The defensibility of sports-related contracts varies considerably. Those with simple, difficult-to-manipulate outcomes are inherently more defensible. Contracts predicting game winners, for instance, are generally popular due to their clarity. Conversely, in-game prop bets, claims about specific performances, outcomes dependent on officiating decisions, or anything susceptible to insider knowledge or integrity distortions, reside on precarious legal ground.
The credibility of the industry will ultimately be determined by its product architecture. A platform that presents itself as a neutral exchange, featuring visible order books, transparent pricing, independent settlement sources, and robust abuse detection systems, possesses a stronger claim to federal market status. In contrast, a platform that closely resembles a bookmaker will face a significantly weaker legal standing. While courts will resolve the legal questions, the perceived legitimacy of these markets will be shaped by the very design and execution of their products.
The Endgame: Congressional Intervention and a Hybrid Future
States initiated this regulatory confrontation, framing it as a fight for consumer protection and public policy. Their arguments hold substantial weight, as licensed sportsbooks operate within a comprehensive regime encompassing age verification, responsible gambling initiatives, integrity monitoring, tax collection, and jurisdiction-specific rules. Prediction markets, by potentially channeling similar activities through a federal channel, risk bypassing this established system.

Goldstein elaborates on the states’ motivations, emphasizing the financial and competitive aspects. Event contracts tied to sporting events constitute the vast majority of transactions on platforms like Kalshi and Polymarket, with some estimates suggesting they account for as much as 90% of all event contracts. These contracts directly compete with licensed sportsbooks, which generate substantial tax revenue for states through taxes on gross gaming revenue. The American Association of Gaming has reported that since the beginning of 2025, sports betting platforms have lost over $600 million to prediction markets, underscoring the significant economic implications of this competition.
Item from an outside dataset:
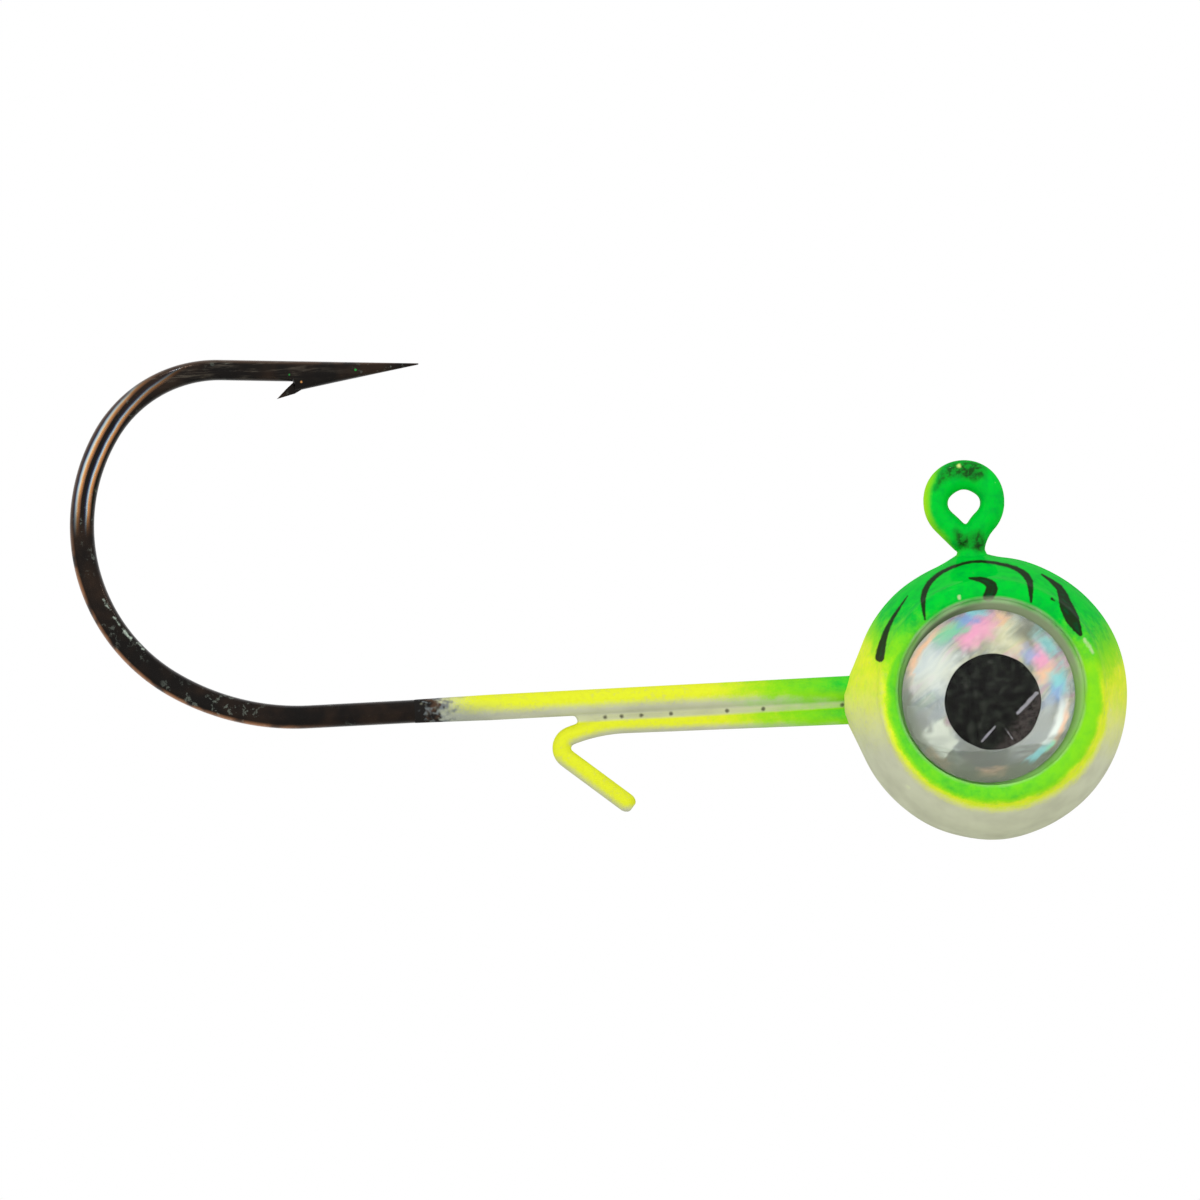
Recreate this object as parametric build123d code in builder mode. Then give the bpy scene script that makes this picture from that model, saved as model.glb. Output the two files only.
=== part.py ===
"""Ball jig head: a lead ball cast round a jig hook and a wire bait keeper, enamelled, with 3-D eyes.

Millimetres and degrees. The origin is the centre of the line eye. +X points forward, away from the
hook's bend, +Z points up, the way the line leaves, and +Y is the fish's left. The hook and the keeper
lie in the XZ plane, and the two eyes face along +Y and -Y.
"""

import os
from math import atan2, degrees, radians, sqrt, tan

from build123d import *

# ---------------------------------------------------------------------------------- the hook
wire_d = 0.70  # hook wire
line_eye_bore = 1.00  # hole that the line goes through
mandrel_flat = 0.01  # how far the forming mandrel flattens the wire inside the line eye
eye_close_angle = 222.5  # where the ring stops being round and runs straight at the neck
eye_stub = 0.85  # that straight closing end
throat_r = 1.50  # side bend from the neck into the ring
neck_forward = 0.15  # neck axis ahead of the line eye's centre
neck_height = 5.45  # shank axis below the line eye's centre
jig_bend_r = 1.00  # hidden right-angle bend inside the ball
shank_reach = 20.31  # neck axis back to the start of the bend
heel_r, heel_turn = 7.48, 32.2  # first arc of the bend, nearest the shank
back_r, back_turn = 5.55, 90.9  # middle arc
brow_r, brow_turn = 3.90, 60.9  # last arc, into the spear
forge_wide = 0.74  # bend's wire in the hook's plane, after forging
forge_flat = 0.60  # bend's wire from side to side, between the forged flats
forge_fade = 2.80  # length over which the flats come in
taper_steps = 6  # sections along a tapered part of the bend
spear_d = 0.62  # wire at the spear
spear_length = 6.00  # end of the bend to the tip
point_length = 2.49  # ground point
tip_d = 0.05  # blunt end of the point
barb_tip_back = 4.27  # barb's tip behind the point's tip
barb_root_back = 3.73  # where the barb's back face meets the wire
barb_drop = 0.54  # barb's tip below the wire
barb_width = 0.26

# ---------------------------------------------------------------------------------- the bait keeper
keeper_d = 0.49
keeper_drop = 0.83  # keeper's root below the shank axis
keeper_climb_angle = 0.7  # leg closes on the shank as it runs back
keeper_root_back = 1.45  # root behind the neck axis
keeper_leg_length = 9.28  # straight part, from the root
keeper_sag_r, keeper_sag_turn = 5.10, 19.7  # slow bend away from the shank
keeper_hair_r, keeper_hair_turn = 0.39, 121.5  # tight bend
keeper_tail_length = 2.45  # straight leg back from the tight bend, whose end holds the bait
crook_r, crook_turn, crook_leg = 0.50, 55.0, 0.60  # anchor inside the ball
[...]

Furthermore, states maintain a strong commitment to stringent safeguards on all gambling-related platforms. Goldstein points out that prediction markets circumvent many of these consumer protection measures, including age verifications, oversight of game integrity, and mandatory contributions to gambling funds. The American Gaming Association has been vocal in its criticism, accusing sports-related prediction markets of sidestepping the state-based system that legal sports betting was meticulously built upon. Major sports leagues are also adapting, with MLB’s deal with Polymarket and its memorandum with the CFTC on integrity cooperation signaling an acknowledgment of the growing influence of these markets.
The escalating actions in Arizona and Nevada underscore the seriousness of the situation. Arizona’s criminal case has propelled the dispute beyond the typical realm of cease-and-desist letters into prosecutorial territory. Nevada’s restraining order demonstrates that at least one court is currently inclined to treat these products as unlicensed sports pools, subject to state law. These moves represent a concerted effort to pull the industry back under state control before federal market laws become an entrenched workaround.
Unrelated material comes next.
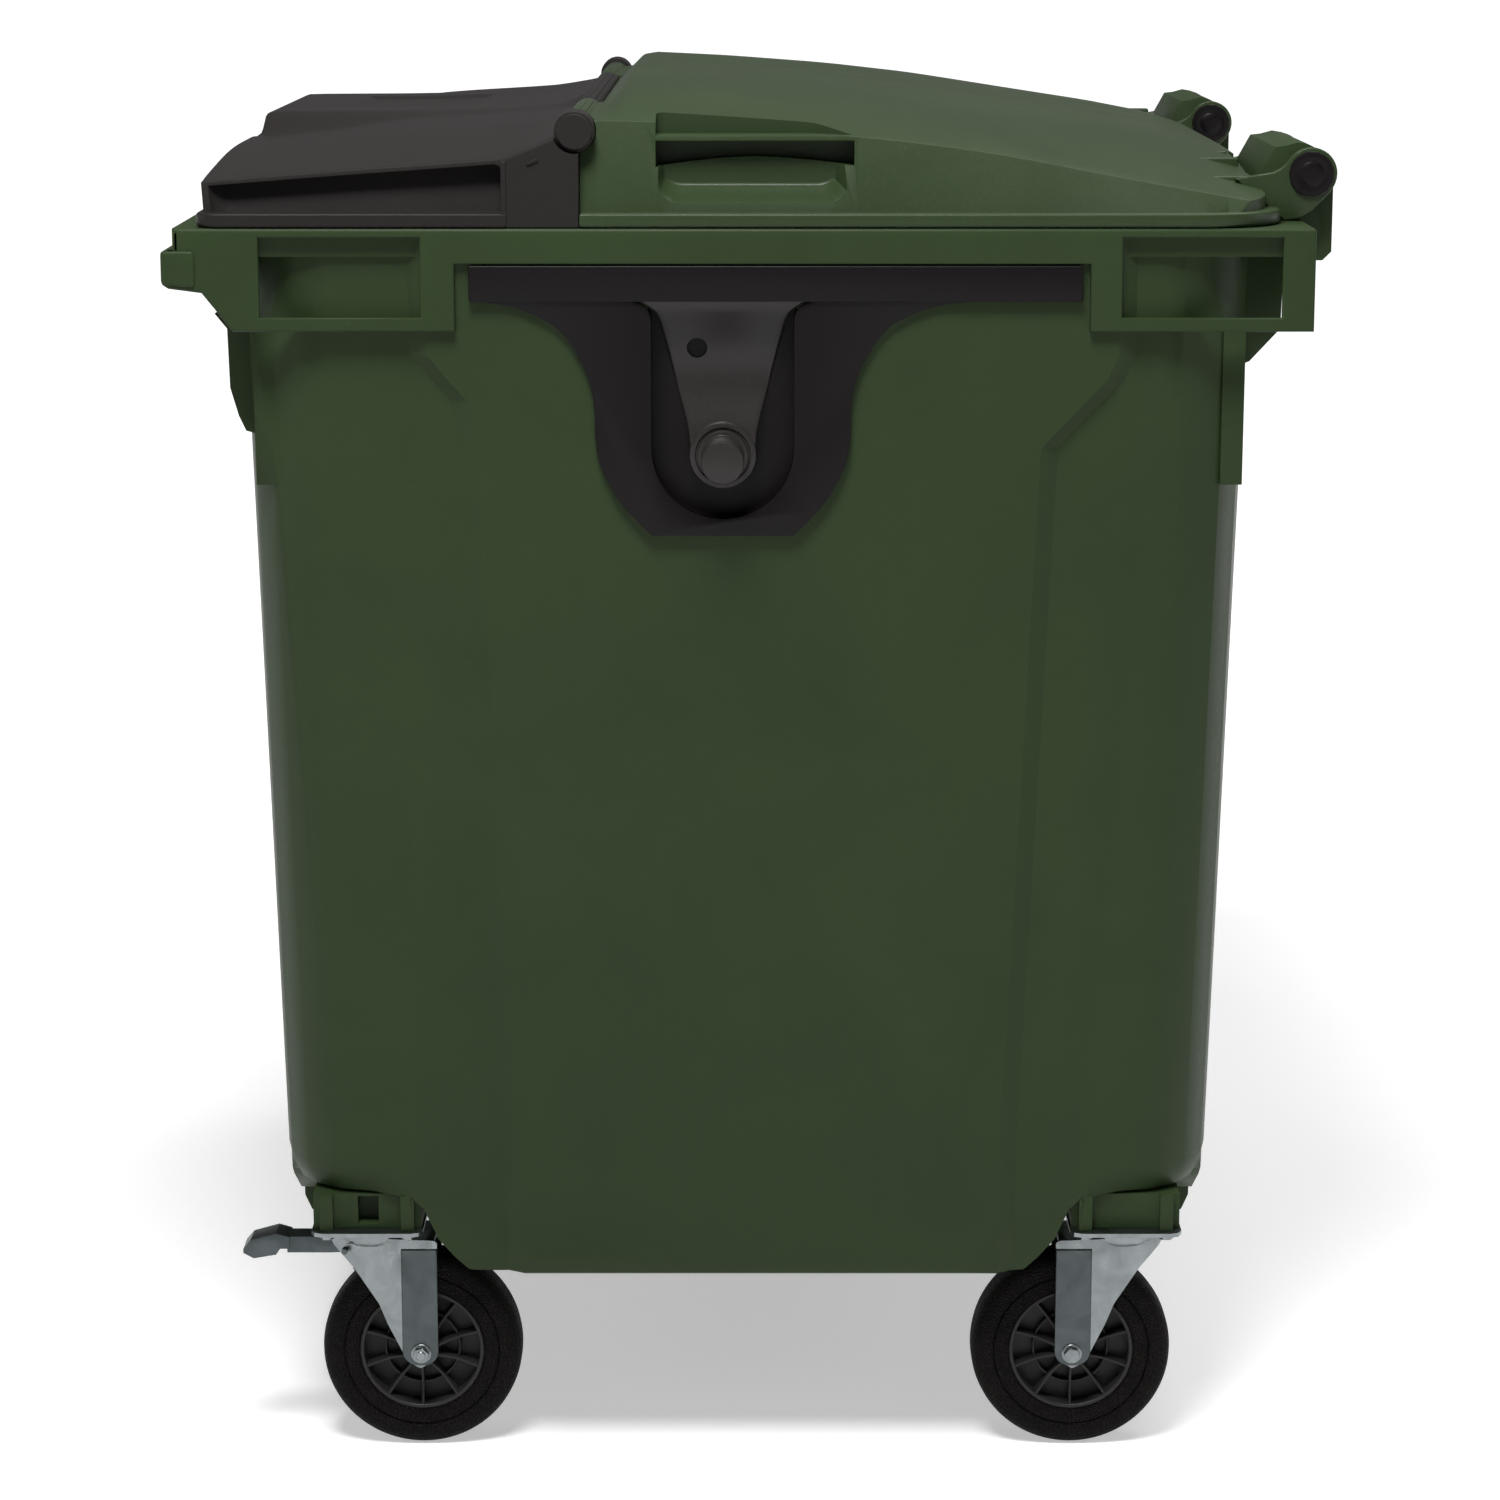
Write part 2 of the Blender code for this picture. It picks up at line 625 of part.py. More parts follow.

However, Weingarten notes that not all courts share the view that sports event contracts constitute unlicensed sports betting subject to state law. He explains that while some courts have agreed with the states’ position, others have not. Courts in New Jersey, California, and Tennessee have ruled that these contracts qualify as "swaps" under the Commodity Exchange Act. Conversely, courts in Maryland, Nevada, Massachusetts, and Ohio have emphasized the historical role of states in regulating gambling. Consequently, the regulatory landscape for prediction markets remains highly fluid.
The ultimate resolution is unlikely to be a simple endorsement or an outright ban. The CFTC has consistently asserted its exclusive jurisdiction over prediction markets like Kalshi and Polymarket, while states continue to claim their oversight authority. However, the most recent developments suggest a broader shift in the regulatory approach. The bipartisan bill introduced on March 23, which proposes to carve out sports and casino-style contracts from federally regulated prediction markets altogether, represents a particularly significant threat. This proposal fundamentally challenges a core assumption of the industry: that if prediction markets prevail in the federal versus state jurisdiction battle, sports contracts will inevitably survive.
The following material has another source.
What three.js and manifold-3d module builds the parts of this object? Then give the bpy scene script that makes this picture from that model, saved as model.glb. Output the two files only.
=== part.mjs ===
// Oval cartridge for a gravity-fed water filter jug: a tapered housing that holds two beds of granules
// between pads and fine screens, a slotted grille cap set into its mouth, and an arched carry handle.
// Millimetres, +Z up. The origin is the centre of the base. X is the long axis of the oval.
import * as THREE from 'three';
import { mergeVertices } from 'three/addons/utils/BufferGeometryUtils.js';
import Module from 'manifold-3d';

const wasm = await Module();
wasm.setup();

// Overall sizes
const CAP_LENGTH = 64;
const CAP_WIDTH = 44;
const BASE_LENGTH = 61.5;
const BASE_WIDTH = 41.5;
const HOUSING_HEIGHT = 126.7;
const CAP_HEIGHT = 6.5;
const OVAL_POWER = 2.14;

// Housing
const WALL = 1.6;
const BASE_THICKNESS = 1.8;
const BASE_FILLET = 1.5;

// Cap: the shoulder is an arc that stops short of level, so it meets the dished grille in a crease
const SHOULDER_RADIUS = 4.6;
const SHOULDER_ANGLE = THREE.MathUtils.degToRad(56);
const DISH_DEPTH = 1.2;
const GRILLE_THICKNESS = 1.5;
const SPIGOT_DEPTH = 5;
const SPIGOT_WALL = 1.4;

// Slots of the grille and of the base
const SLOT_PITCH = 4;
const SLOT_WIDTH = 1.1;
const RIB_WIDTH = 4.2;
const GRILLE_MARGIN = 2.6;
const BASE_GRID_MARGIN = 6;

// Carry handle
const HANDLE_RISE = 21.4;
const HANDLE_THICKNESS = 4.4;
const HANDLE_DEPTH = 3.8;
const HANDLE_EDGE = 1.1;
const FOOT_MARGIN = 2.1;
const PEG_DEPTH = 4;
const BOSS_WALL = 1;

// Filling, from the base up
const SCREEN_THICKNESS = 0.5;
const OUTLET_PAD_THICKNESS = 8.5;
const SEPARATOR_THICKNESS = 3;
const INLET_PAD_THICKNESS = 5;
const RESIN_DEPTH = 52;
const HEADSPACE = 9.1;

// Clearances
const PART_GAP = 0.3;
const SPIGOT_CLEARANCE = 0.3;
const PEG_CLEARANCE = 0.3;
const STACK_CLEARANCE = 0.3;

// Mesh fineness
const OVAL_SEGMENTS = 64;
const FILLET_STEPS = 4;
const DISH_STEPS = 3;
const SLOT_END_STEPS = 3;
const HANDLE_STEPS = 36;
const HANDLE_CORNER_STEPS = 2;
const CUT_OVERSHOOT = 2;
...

This development shifts the terrain dramatically. The industry will no longer solely contend with whether courts will classify sports contracts as gambling under state laws. Instead, the debate will focus on whether Congress will deem these contracts permissible on regulated prediction markets at all. The endgame is now a fight over categories, not merely jurisdiction. States are pursuing legal action, the CFTC is developing its own regulations, and lawmakers are contemplating outright bans on certain types of event contracts.
The most plausible outcome appears to be a hybrid regulatory regime. This would likely involve tighter federal oversight, more stringent category restrictions, increased surveillance demands, greater emphasis on contract clarity, and more rigorous marketing standards. Platforms may continue to brand themselves as exchanges, but they will be compelled to demonstrate this through their product design, settlement processes, surveillance capabilities, and the transparency of their contract offerings.
This is not a fleeting issue within a niche market. Prediction markets are here to stay, and the current regulatory imbroglio represents the nascent stages of a foundational debate concerning the demarcation between finance and gambling. This process is likely to be protracted, potentially spanning several years. Prediction markets achieved mass appeal by converging with sports betting. Now, they face the consequential question born from that success: can they retain their burgeoning audience while simultaneously convincing courts, regulators, and the public that they offer something substantially distinct from traditional wagering?